Quote only the lines from the top of the listing below down to and including the line with "print faces -Y.".
MATERIAL PROVIDED start
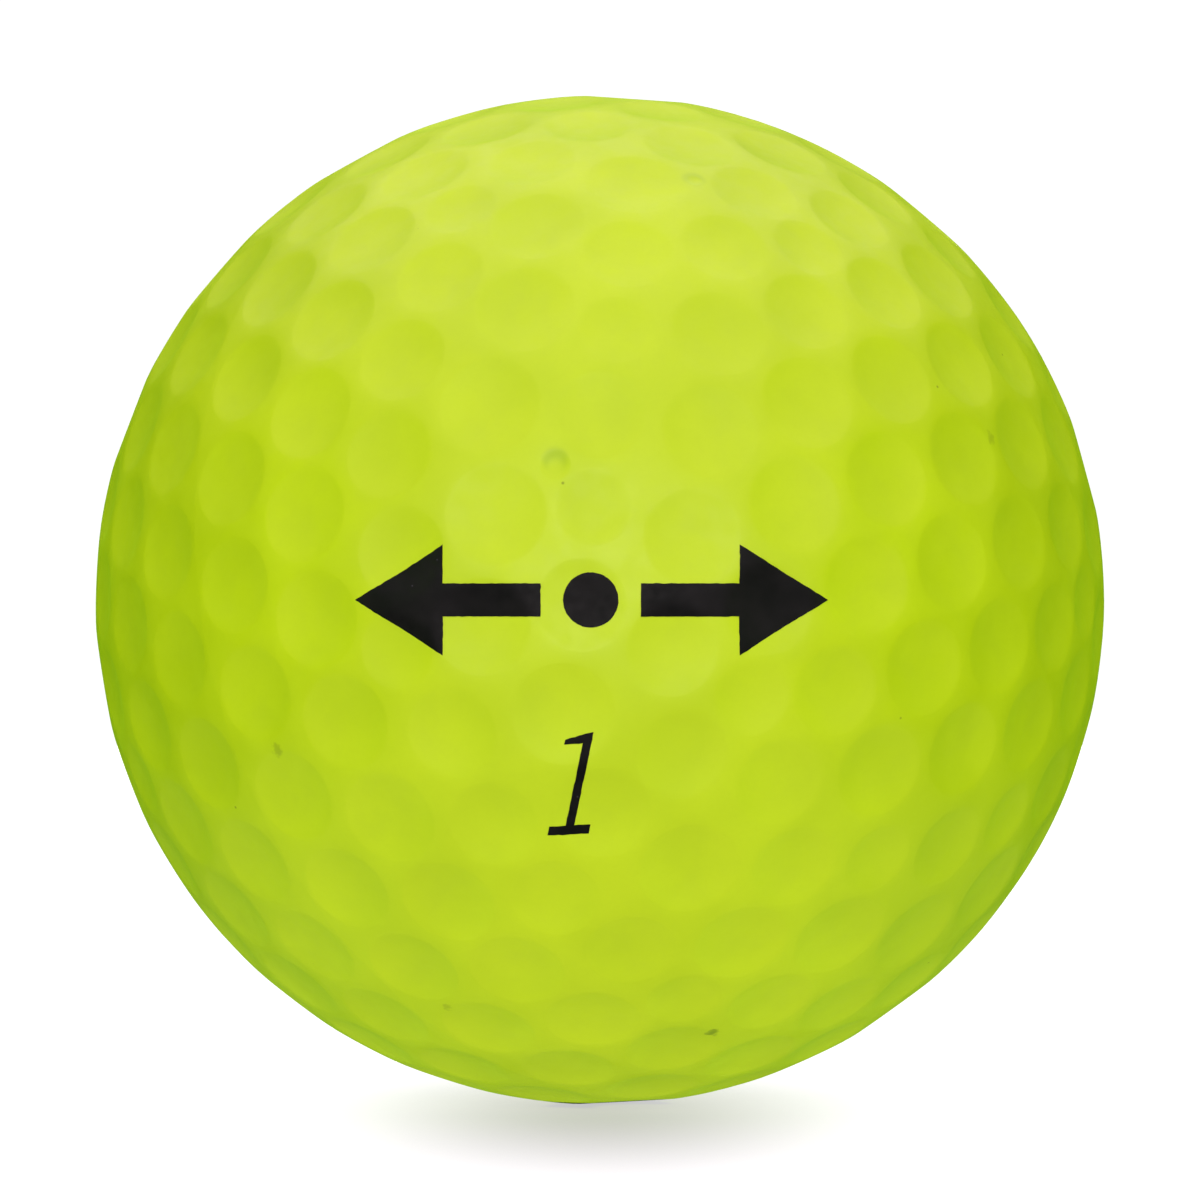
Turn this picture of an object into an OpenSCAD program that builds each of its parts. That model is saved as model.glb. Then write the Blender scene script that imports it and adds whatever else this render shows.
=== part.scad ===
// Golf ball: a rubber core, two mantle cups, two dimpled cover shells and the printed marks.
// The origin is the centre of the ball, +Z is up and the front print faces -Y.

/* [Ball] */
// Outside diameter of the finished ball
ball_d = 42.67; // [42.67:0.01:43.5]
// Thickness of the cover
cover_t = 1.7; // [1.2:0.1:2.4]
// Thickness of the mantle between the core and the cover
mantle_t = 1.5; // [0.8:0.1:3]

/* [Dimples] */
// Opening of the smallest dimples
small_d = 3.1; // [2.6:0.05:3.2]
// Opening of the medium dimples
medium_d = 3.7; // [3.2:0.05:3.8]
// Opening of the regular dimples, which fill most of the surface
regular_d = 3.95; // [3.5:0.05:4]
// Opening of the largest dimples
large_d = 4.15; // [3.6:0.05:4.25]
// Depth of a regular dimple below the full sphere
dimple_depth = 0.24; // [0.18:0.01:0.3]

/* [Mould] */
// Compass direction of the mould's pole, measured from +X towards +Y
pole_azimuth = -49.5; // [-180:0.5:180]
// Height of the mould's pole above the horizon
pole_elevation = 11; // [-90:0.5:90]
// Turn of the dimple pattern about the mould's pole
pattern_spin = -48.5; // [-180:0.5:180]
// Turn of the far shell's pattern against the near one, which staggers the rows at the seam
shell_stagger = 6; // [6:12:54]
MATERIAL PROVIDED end
## COMPLETED TASK
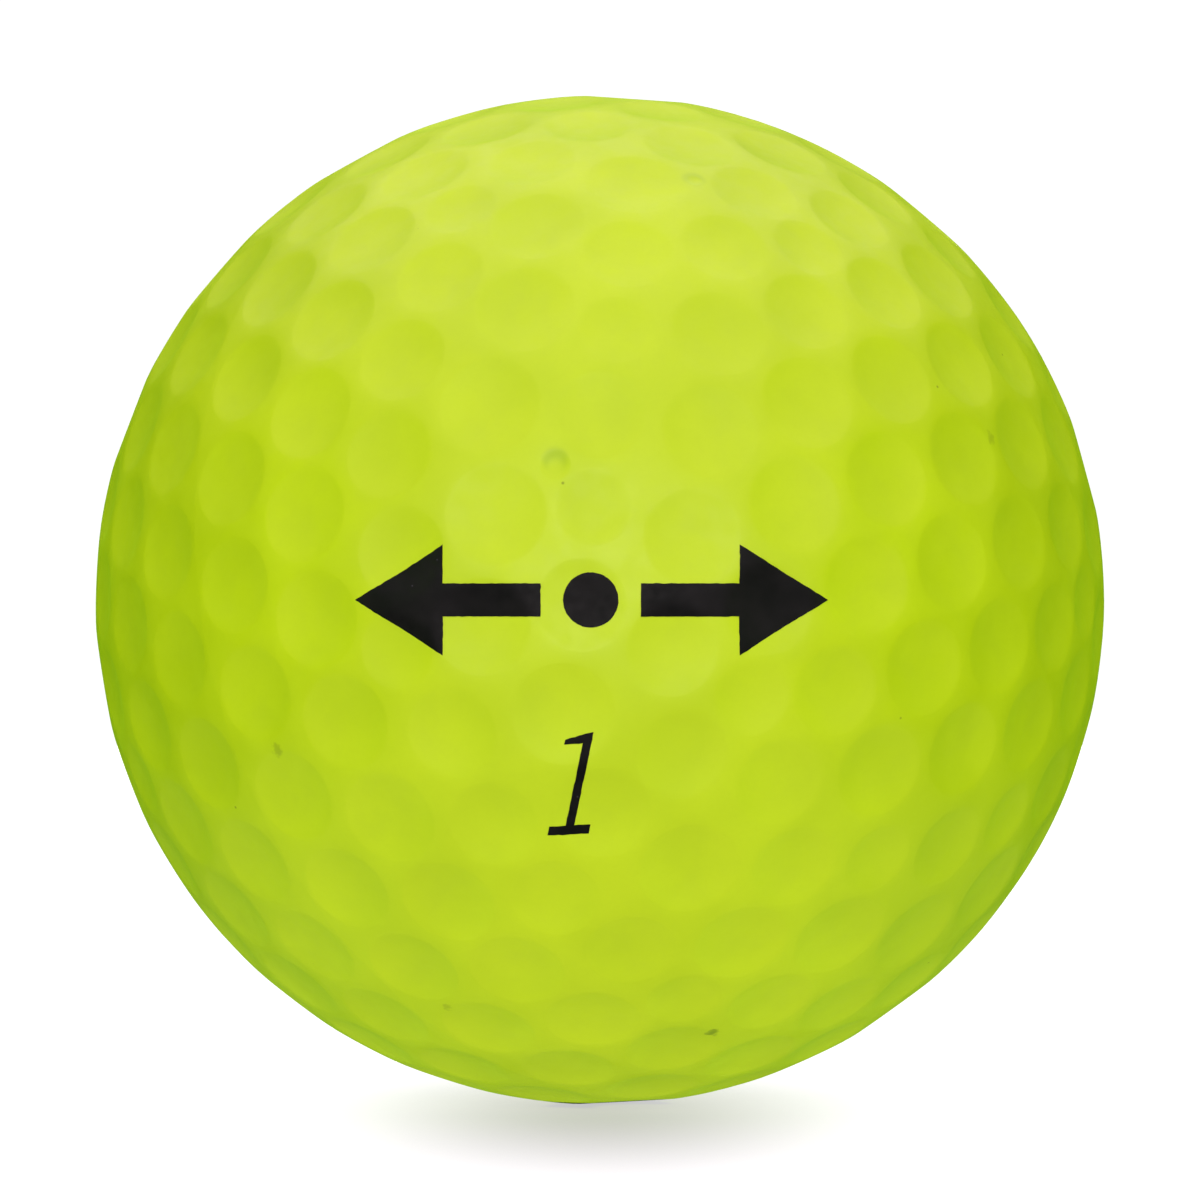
Turn this picture of an object into an OpenSCAD program that builds each of its parts. That model is saved as model.glb. Then write the Blender scene script that imports it and adds whatever else this render shows.
=== part.scad ===
// Golf ball: a rubber core, two mantle cups, two dimpled cover shells and the printed marks.
// The origin is the centre of the ball, +Z is up and the front print faces -Y.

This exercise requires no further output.